Resolving Earnest Money Disputes
When buyer and seller both claim the earnest money, the broker is a neutral stakeholder and must not pick a side.
- Hold the funds in trust; do not disburse to either party without written agreement.
- Document the dispute and all communications.
- Demand-letter procedure: GREC rules allow the holder to send the parties written notice of intent to disburse; if no party files suit within a set period (commonly 30 days), the broker may disburse as proposed and is shielded from liability.
- Interpleader: Alternatively, the broker may file an interpleader action and deposit the funds with the court, which then decides the rightful owner.

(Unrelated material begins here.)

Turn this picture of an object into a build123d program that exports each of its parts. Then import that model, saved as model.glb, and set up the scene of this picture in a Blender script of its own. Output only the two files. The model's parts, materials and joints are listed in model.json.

Trap: "Return the earnest money to the buyer because the buyer asked first" is wrong. Until there is written agreement, a court order, or the demand-letter period runs, the broker keeps the funds in trust.
A broker deposits a buyer's earnest money check into the brokerage's general operating account, intending to move it to the trust account 'later.' No funds are missing. What violation is this?
A buyer and seller both demand the earnest money after a failed deal. The buyer calls the broker first and insists on a refund. What should the broker do?
How long must a Georgia broker retain trust-account records, and how often must the account be reconciled?